Ecco, signori. Questo vi fa capire un po’ il background che ha portato il Giappone ad avere il famoso “miracolo” del dopoguerra. Questo vi spiega come hanno fatto certe marche ad invadere il mondo, tutte piu’ o meno in massa. E non parlo solo di Sony o Hitachi, ma anche dei cambi Shimano, dei biscotti Mikado, degli Uni Posca, delle penne Pilot, eccetera eccetera eccetera. Che cosa credevate, che il signor Posca un giorno si fosse svegliato e fosse partito per un giro del mondo a sue spese per vendere pennarelli? Tsk. (In realta’ quello della Posca e’ un esempio che non calza molto, essendo la Posca in realta’ della Mitsubishi Pencil. Ma vabbe’, l’ho gia’ scritto, rende l’idea, va bene cosi’, ndArpino)
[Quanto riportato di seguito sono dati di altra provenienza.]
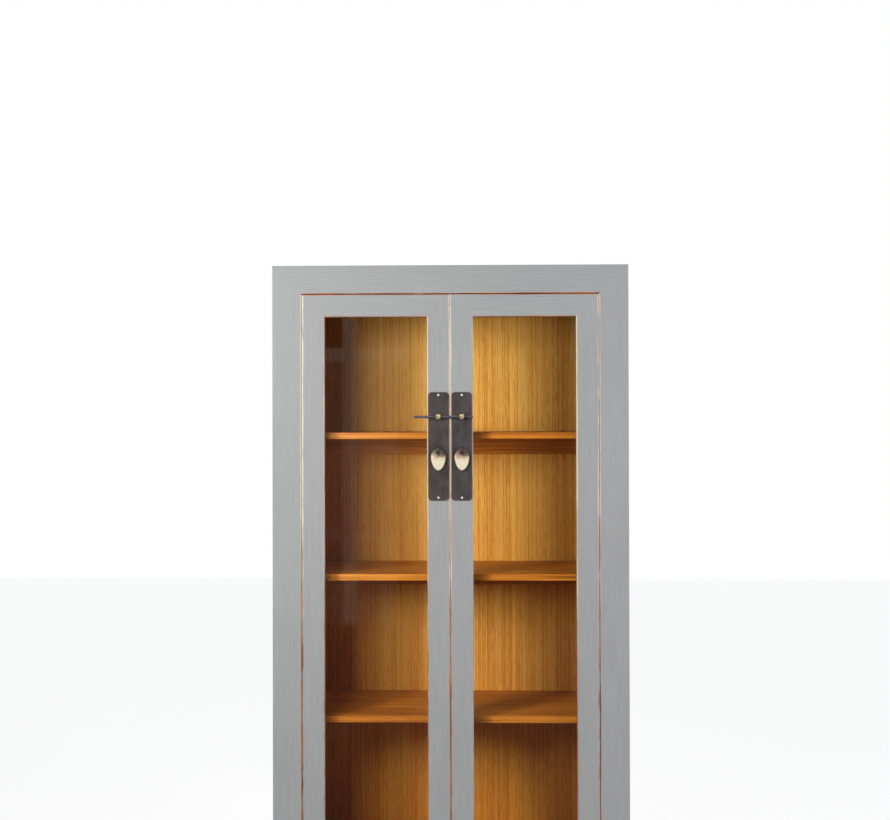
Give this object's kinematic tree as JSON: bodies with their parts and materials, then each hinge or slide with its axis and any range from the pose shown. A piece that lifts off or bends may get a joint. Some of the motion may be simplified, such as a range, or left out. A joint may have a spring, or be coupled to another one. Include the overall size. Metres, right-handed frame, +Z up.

E ora? Beh, dopo la bolla e soprattutto di recente credo che quello spirito si sia un po’ perso. Forse la generazione e’ cambiata, magari si sono rammolliti un po’: questa e’ la mia impressione personale. O si sono seduti sugli allori del loro essere paese ricco, chi lo sa.

O forse la concorrenza, il mondo globalizzato; ma in fondo, cosa importa? L’importante e’ che ora c’e’ la Cina che sta usando il loro stesso trucchetto, solo in maniera completamente diversa, piu’ “cinese” diciamo.
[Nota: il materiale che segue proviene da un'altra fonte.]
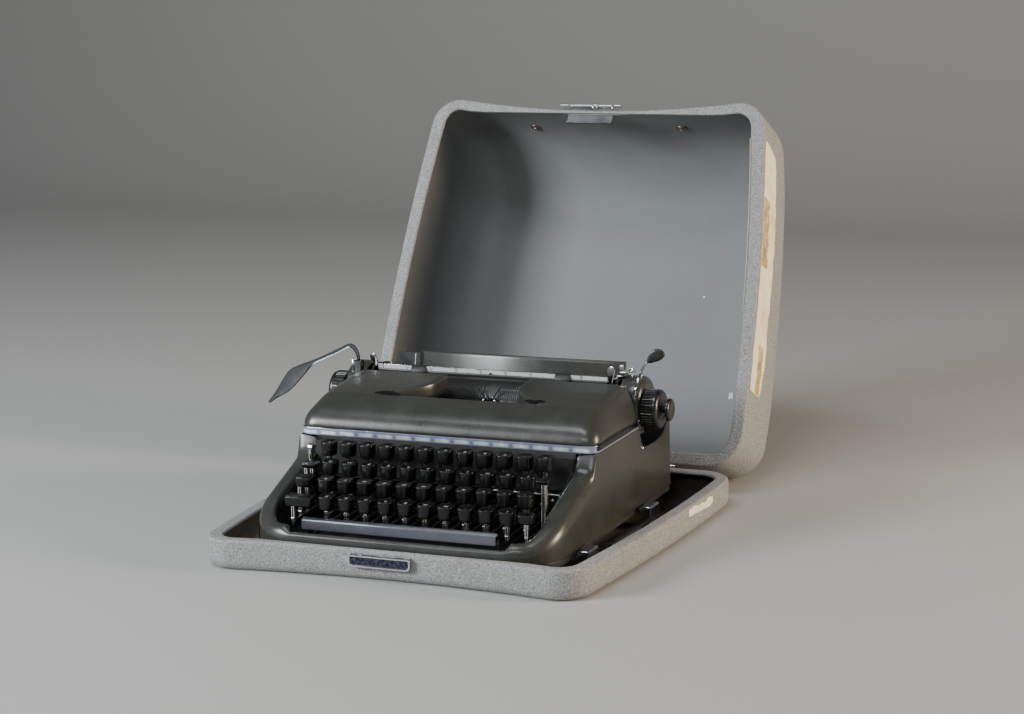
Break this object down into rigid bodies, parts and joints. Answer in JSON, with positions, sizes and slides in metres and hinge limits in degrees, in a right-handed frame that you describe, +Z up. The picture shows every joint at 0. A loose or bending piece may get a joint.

E’ proprio adesso che viene il bello, cari lettori. Non ne so abbastanza da poter parlare con certezza, ma il mio senso di ragno mi dice che la bolla cinese e’ cosi’ grande che l’eco della sua deflagrazione, una volta esplosa, si sentira’ per anni. Fossi in voi mi metterei al riparo, altro che nube tossica di Fukushima.